Car, selon moi, un cinéaste ne dois jamais prendre definitivement le pouvoir sur ses images : il faut qu'il le leur rende à un moment donné. Comment ? Je ne suis pas le réalisateur du film.
Oui, sa parole n'est pas tout à fait commentaire mais je pense qu'il n'a pas eu le recul nécessaire (il a fait ce film en 1994 or, le système (comme il le dit durant 2h20 : le système c'est à dire ce qu'on a appelait le communisme) venait juste de tomber : seulement 4 ans ! C'est rien 4 ans apres 70 ans !!

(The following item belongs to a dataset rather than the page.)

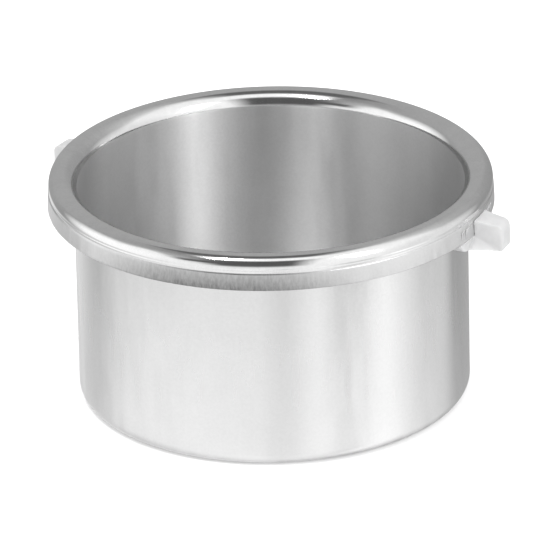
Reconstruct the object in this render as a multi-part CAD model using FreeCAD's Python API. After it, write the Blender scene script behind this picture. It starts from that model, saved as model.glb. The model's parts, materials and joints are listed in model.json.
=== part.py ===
"""Removable inner pot of a wax warmer.

A deep-drawn aluminium pot with a rolled rim and a turned-down skirt, and two moulded plastic grips that are
pushed up on to the skirt's lower edge.

Frame: millimetres, +Z up, origin at the centre of the pot's underside. The grips lie along X, and each one
sits a few degrees towards +Y.
"""
import FreeCAD, Part
import os
from math import cos, radians, sin

# ---- pot, driving dimensions ----
SHEET = 1.0                # wall of the drawn aluminium, the same all over
WALL_RADIUS = 55.3         # outside of the straight wall, which drops into the warmer's well
BASE_CORNER = 3.5          # outside radius between base and wall
CREST_HEIGHT = 66.05       # underside of the base to the crest of the rolled rim
ROLL_INNER_RADIUS = 4.8    # outside radius of the roll's half towards the inside of the pot
ROLL_OUTER_RADIUS = 3.3    # outside radius of the roll's tighter outer half
ROLL_BAND = 1.1            # upright band between the roll's outer half and the step
STEP_OUT = 0.12            # the skirt's top stands this much proud of the band
STEP_DROP = 0.45           # height of the step between band and skirt
SKIRT_LENGTH = 4.65        # from the step down to the skirt's lower edge
SKIRT_FLARE = 0.25         # the skirt's lower edge is this much wider than its top

# ---- grips, driving dimensions ----
GRIP_LEAN = 4.4            # degrees from the X axis towards +Y
SLOT_GAP = 0.03            # clearance on each face of the skirt in the grip's slot
SHELF_DEPTH = 3.05         # the grip hangs this far below the skirt's lower edge
LEG_WIDTH = 23.6           # inner leg, along the rim
LEG_THICKNESS = 2.2        # inner leg, in the gap behind the skirt
LEG_RISE = 3.95            # inner leg, above the skirt's lower edge
LEG_LOW_CORNER = 3.4       # outline radius at the shelf's lower corners
LEG_TOP_CORNER = 1.6       # outline radius at the leg's upper corners
TAB_REACH = 8.0            # the tab stands this far out from the skirt
TAB_RISE = 4.45            # top of the tab above the skirt's lower edge, at the skirt
TAB_DROOP = 0.9            # the top falls this much from the skirt to its rounded end
TAB_SAG = 1.2              # the underside falls this much from the skirt to the tip
TAB_ROOT_WIDTH = 8.2       # tab across, at the skirt
TAB_TIP_WIDTH = 6.3        # tab across, at its tip
TAB_NOSE_RADIUS = 2.6      # upper edge of the tip
TAB_HEEL_RADIUS = 0.9      # lower edge of the tip
TAB_PLAN_RADIUS = 1.2      # upright corners of the tip
WEB_ROOT_WIDTH = 16.0      # flared web under the tab, across, at the skirt
WEB_ROOT_HEIGHT = 2.7      # flared web, at the skirt
WEB_TIP_HEIGHT = 0.5       # flared web, where it dies out near the tip

# ---- worked out from them ----
CREST_RADIUS = WALL_RADIUS - SHEET + ROLL_INNER_RADIUS
BAND_RADIUS = CREST_RADIUS + ROLL_OUTER_RADIUS
STEP_TOP = CREST_HEIGHT - ROLL_OUTER_RADIUS - ROLL_BAND
SKIRT_TOP = STEP_TOP - STEP_DROP
SKIRT_EDGE = SKIRT_TOP - SKIRT_LENGTH
SKIRT_TOP_OUTSIDE = BAND_RADIUS + STEP_OUT
SKIRT_OUTSIDE = SKIRT_TOP_OUTSIDE + SKIRT_FLARE      # at its lower edge, as is the inside below
SKIRT_INSIDE = SKIRT_OUTSIDE - SHEET
SHELF_BOTTOM = SKIRT_EDGE - SHELF_DEPTH
LEG_BACK = SKIRT_INSIDE - SLOT_GAP - LEG_THICKNESS
TAB_TIP = SKIRT_OUTSIDE + TAB_REACH

STEEPEST_TURN = 45.0       # an arc that turns further is made of equal shorter ones, for light faces
UP = FreeCAD.Vector(0, 0, 1)
ORIGIN = FreeCAD.Vector(0, 0, 0)


def at(x, z):
    """A point of an upright profile in the XZ plane."""
    return FreeCAD.Vector(x, 0, z)


def line(start, end):
    return Part.LineSegment(start, end).toShape()


def bend(centre, radius, start_angle, end_angle):
    """Edges round a centre in the XZ plane, between two angles in degrees, counted from +X towards +Z."""
    def on_circle(angle):
        turn = radians(angle)
        return centre + at(radius * cos(turn), radius * sin(turn))

    count = max(1, round(abs(end_angle - start_angle) / STEEPEST_TURN))
    step = (end_angle - start_angle) / count
    starts = [start_angle + step * index for index in range(count)]
    arcs = [Part.Arc(on_circle(low), on_circle(low + step / 2), on_circle(low + step)) for low in starts]
    return [each.toShape() for each in arcs]


def joined(edges):
    """Closed wire through the edges in order, with straight lines across any gaps between them."""
    chain = []
    for edge, following in zip(edges, edges[1:] + edges[:1]):
        chain.append(edge)
        end = edge.lastVertex(True).Point
        start = following.firstVertex(True).Point
        if end.distanceToPoint(start) > 1e-6:
            chain.append(line(end, start))
    return Part.Wire(chain)


def pot_body():
    """The drawn sheet as one closed section, turned about Z."""
    corner = at(WALL_RADIUS - BASE_CORNER, BASE_CORNER)
    inner_roll = at(CREST_RADIUS, CREST_HEIGHT - ROLL_INNER_RADIUS)
    outer_roll = at(CREST_RADIUS, CREST_HEIGHT - ROLL_OUTER_RADIUS)
    underside = [
        line(at(0, 0), at(corner.x, 0)),
        *bend(corner, BASE_CORNER, -90, 0),
        *bend(inner_roll, ROLL_INNER_RADIUS - SHEET, 180, 90),
        *bend(outer_roll, ROLL_OUTER_RADIUS - SHEET, 90, 0),
        line(at(BAND_RADIUS - SHEET, STEP_TOP), at(SKIRT_TOP_OUTSIDE - SHEET, SKIRT_TOP)),
    ]
    upper_side = [
        line(at(SKIRT_INSIDE, SKIRT_EDGE), at(SKIRT_OUTSIDE, SKIRT_EDGE)),
        line(at(SKIRT_TOP_OUTSIDE, SKIRT_TOP), at(BAND_RADIUS, STEP_TOP)),
        *bend(outer_roll, ROLL_OUTER_RADIUS, 0, 90),
        *bend(inner_roll, ROLL_INNER_RADIUS, 90, 180),
        *bend(corner, BASE_CORNER - SHEET, 0, -90),
        line(at(corner.x, SHEET), at(0, SHEET)),
    ]
    section = Part.Face(joined(underside + upper_side))
    return section.revolve(ORIGIN, UP, 360)


def ring(inside, outside, bottom, top):
    """Upright tube about Z."""
    height = top - bottom
    foot = FreeCAD.Vector(0, 0, bottom)
    return Part.makeCylinder(outside, height, foot).cut(Part.makeCylinder(inside, height, foot))


def shelf_and_leg():
    """Plate that follows the rim: the shelf under the skirt and the leg behind it, before the slot."""
    half = LEG_WIDTH / 2
    top = SKIRT_EDGE + LEG_RISE
    low = LEG_LOW_CORNER
    high = LEG_TOP_CORNER
    outline = joined([
        *bend(at(half - low, SHELF_BOTTOM + low), low, -90, 0),
        *bend(at(half - high, top - high), high, 0, 90),
        *bend(at(high - half, top - high), high, 90, 180),
        *bend(at(low - half, SHELF_BOTTOM + low), low, 180, 270),
    ])
    outline.rotate(ORIGIN, UP, 90)
    plate = Part.Face(outline).extrude(FreeCAD.Vector(TAB_TIP, 0, 0))
    band = ring(LEG_BACK, SKIRT_OUTSIDE, SHELF_BOTTOM, top)
    return plate.common(band)


def tab():
    """The part that the fingers hold: a drooping block with a round nose, narrower towards its tip."""
    top = SKIRT_EDGE + TAB_RISE
    nose = at(TAB_TIP - TAB_NOSE_RADIUS, top - TAB_DROOP - TAB_NOSE_RADIUS)
    heel = at(TAB_TIP - TAB_HEEL_RADIUS, SHELF_BOTTOM - TAB_SAG + TAB_HEEL_RADIUS)
    side = joined([
        line(at(SKIRT_INSIDE, SHELF_BOTTOM), at(SKIRT_OUTSIDE, SHELF_BOTTOM)),
        *bend(heel, TAB_HEEL_RADIUS, -90, 0),
        *bend(nose, TAB_NOSE_RADIUS, 0, 90),
        line(at(SKIRT_OUTSIDE, top), at(SKIRT_INSIDE, top)),
    ])
    side.translate(FreeCAD.Vector(0, -TAB_ROOT_WIDTH, 0))
    block = Part.Face(side).extrude(FreeCAD.Vector(0, 2 * TAB_ROOT_WIDTH, 0))
    root = TAB_ROOT_WIDTH / 2
    tip = TAB_TIP_WIDTH / 2
    corners = [
        FreeCAD.Vector(SKIRT_INSIDE, -root, 0),
        FreeCAD.Vector(SKIRT_OUTSIDE, -root, 0),
        FreeCAD.Vector(TAB_TIP, -tip, 0),
        FreeCAD.Vector(TAB_TIP, tip, 0),
        FreeCAD.Vector(SKIRT_OUTSIDE, root, 0),
        FreeCAD.Vector(SKIRT_INSIDE, root, 0),
    ]
    plan = Part.Face(Part.makePolygon(corners + corners[:1])).extrude(FreeCAD.Vector(0, 0, CREST_HEIGHT))
    at_tip = [edge for edge in plan.Edges if edge.BoundBox.XMin > SKIRT_OUTSIDE]
    upright = [edge for edge in at_tip if edge.BoundBox.ZLength > TAB_REACH]
    return block.common(plan.makeFillet(TAB_PLAN_RADIUS, upright))


def web():
    """Flared web under the tab: wide at the skirt, and dying out into the tab's sides at the tip."""
    def section(x, bottom, bottom_width, top_width, height):
        corners = [
            FreeCAD.Vector(x, -bottom_width / 2, bottom),
            FreeCAD.Vector(x, bottom_width / 2, bottom),
            FreeCAD.Vector(x, top_width / 2, bottom + height),
            FreeCAD.Vector(x, -top_width / 2, bottom + height),
        ]
        return Part.makePolygon(corners + corners[:1])

    hidden = section(SKIRT_INSIDE, SHELF_BOTTOM, WEB_ROOT_WIDTH, TAB_ROOT_WIDTH, WEB_ROOT_HEIGHT)
    root = section(SKIRT_OUTSIDE, SHELF_BOTTOM, WEB_ROOT_WIDTH, TAB_ROOT_WIDTH, WEB_ROOT_HEIGHT)
    end = TAB_TIP - TAB_HEEL_RADIUS
    tip = section(end, SHELF_BOTTOM - TAB_SAG, TAB_TIP_WIDTH, TAB_TIP_WIDTH, WEB_TIP_HEIGHT)
    return Part.makeLoft([hidden, root, tip], True, True)


def skirt_slot():
    """The skirt's own cone with the slot's clearance on both faces, carried on up to the crest."""
    height = CREST_HEIGHT - SKIRT_EDGE
    narrowing = SKIRT_FLARE * height / SKIRT_LENGTH
    foot = FreeCAD.Vector(0, 0, SKIRT_EDGE)
    outside = SKIRT_OUTSIDE + SLOT_GAP
    inside = SKIRT_INSIDE - SLOT_GAP
    outer = Part.makeCone(outside, outside - narrowing, height, foot)
    return outer.cut(Part.makeCone(inside, inside - narrowing, height, foot))


def grip(bearing):
    """One moulding, turned to its bearing about Z (degrees from +X)."""
    whole = shelf_and_leg().fuse([tab(), web()])
    behind_leg = Part.makeCylinder(LEG_BACK, CREST_HEIGHT)
    moulding = whole.cut([skirt_slot(), behind_leg]).removeSplitter().Solids[0]
    moulding.rotate(ORIGIN, UP, bearing)
    return moulding


def main():
    nodes = {
        "pot_body": pot_body(),
        "grip_right": grip(GRIP_LEAN),
        "grip_left": grip(180 - GRIP_LEAN),
    }
    os.makedirs("parts", exist_ok=True)
    for name, shape in nodes.items():
        print(name, shape.isValid(), len(shape.Solids), round(shape.Volume, 1), "mm3", shape.BoundBox)
        shape.exportStep(f"parts/{name}.step")


main()
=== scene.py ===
"""Wax warmer pot: the looks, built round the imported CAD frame. Metres, the part's own frame."""
import json
from math import atan2, cos, degrees, pi, radians, sin, tau
import bmesh
import bpy
from mathutils import Matrix, Vector, noise


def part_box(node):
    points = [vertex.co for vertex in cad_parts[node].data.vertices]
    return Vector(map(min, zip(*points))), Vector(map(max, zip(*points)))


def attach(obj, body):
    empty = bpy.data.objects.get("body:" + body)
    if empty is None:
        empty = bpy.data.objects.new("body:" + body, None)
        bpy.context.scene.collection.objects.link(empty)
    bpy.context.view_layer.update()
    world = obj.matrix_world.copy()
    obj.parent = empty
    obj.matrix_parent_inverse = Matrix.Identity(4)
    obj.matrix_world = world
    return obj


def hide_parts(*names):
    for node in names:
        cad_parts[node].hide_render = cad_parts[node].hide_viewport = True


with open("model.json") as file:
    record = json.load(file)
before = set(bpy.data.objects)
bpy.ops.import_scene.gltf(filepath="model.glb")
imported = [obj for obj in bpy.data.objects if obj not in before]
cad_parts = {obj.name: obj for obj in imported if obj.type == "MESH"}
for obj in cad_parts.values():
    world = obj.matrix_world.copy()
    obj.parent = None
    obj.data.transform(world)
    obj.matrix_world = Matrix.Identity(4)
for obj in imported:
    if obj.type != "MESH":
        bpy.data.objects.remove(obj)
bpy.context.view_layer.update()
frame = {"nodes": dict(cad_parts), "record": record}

MM = 0.001

# ---- sizes that come from the frame ----
MOUNTS = {mount["name"]: mount for mount in frame["record"]["mounts"]}
WALL_RADIUS = MOUNTS["well_wall"]["dims"]["r_mm"] * MM
SKIRT_EDGE = MOUNTS["rim_seat"]["pos_m"][2]
SKIRT_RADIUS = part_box("pot_body")[1][0]
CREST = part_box("pot_body")[1][2]
GRIPS = ("grip_right", "grip_left")

# ---- sizes of the drawn sheet ----
SHEET = 1.0 * MM
BASE_CORNER = 3.5 * MM
SKIRT_FLARE = 0.25 * MM      # the skirt's lower edge is this much wider than its top
SKIRT_LIP = 0.25 * MM        # rounding of the skirt's lower edge, inside and outside
STEP_OUT = 0.12 * MM         # the skirt's top stands proud of the band above it
STEP_DROP = 0.45 * MM        # height of that step
SHOULDER_IN = 0.03 * MM      # the step's upper edge is eased by this much
SHOULDER_RISE = 0.1 * MM
GROOVE_DEPTH = 0.14 * MM     # fine groove between step and band
GROOVE_HALF = 0.12 * MM      # half of its height
ROLL_BAND = 1.1 * MM         # upright band between the roll and the step
CREASE_DEPTH = 0.05 * MM     # crease between band and roll
CREASE_TOP = 0.3 * MM        # below the centre of the roll's outer half
CREASE_BOTTOM = 0.45 * MM
ROLL_INNER = 4.8 * MM        # outside radius of the roll's half towards the inside of the pot
BAND_RADIUS = SKIRT_RADIUS - SKIRT_FLARE - STEP_OUT
CREST_RADIUS = WALL_RADIUS - SHEET + ROLL_INNER
ROLL_OUTER = BAND_RADIUS - CREST_RADIUS
STEP_TOP = CREST - ROLL_OUTER - ROLL_BAND
SKIRT_TOP = STEP_TOP - STEP_DROP
LINING_START = 165           # degrees from outwards over the crest, where the lining's finish begins
SEGMENTS = 720               # round the pot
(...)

Puis, en bon arménien (et là, souvent, les arméniens ont un problème avec ca quand même), à la place du système, il ne met que du religieux. Mais pas du spirituel, non, du religieux, car ca ne parle que de christianisme (comme souvent les arméniens qui passent leurs temps à répéter inlassablement d'être le premier peuple au monde à se convertir au christianisme). Du coup, ça devient à deux doigt pathétique. En plus, les moldaves c'est un petit peuple des pays de l'Est donc j'ai eu aucun probleme à m'identifier avec ce qu'il filme : il aurait pu tourner ça dans l'Albanie des années 90, cela aurait été exactement la même chose : j'y ai vécu à la même période !

ps : il y a des scène carrément gênantes quand même, par exemple celle du vieux qui a des documents qui attestent qu'il était marié avec la vielle damme dans le diable ou le chariaux : le réalisateur utilise même le champ contre champ, (de la dramaturgie quoi). Je trouvais ça assez gênant. Et je ne parle pas du fait que, on peut aprendre de quoi s'agit-il seulement 'grâce' à la voix off...
:blase:
Bref, non, ce n'est pas malintentionné, certainement pas, mais "père, pardonne-le, il ne sait pas ce qu'il fait"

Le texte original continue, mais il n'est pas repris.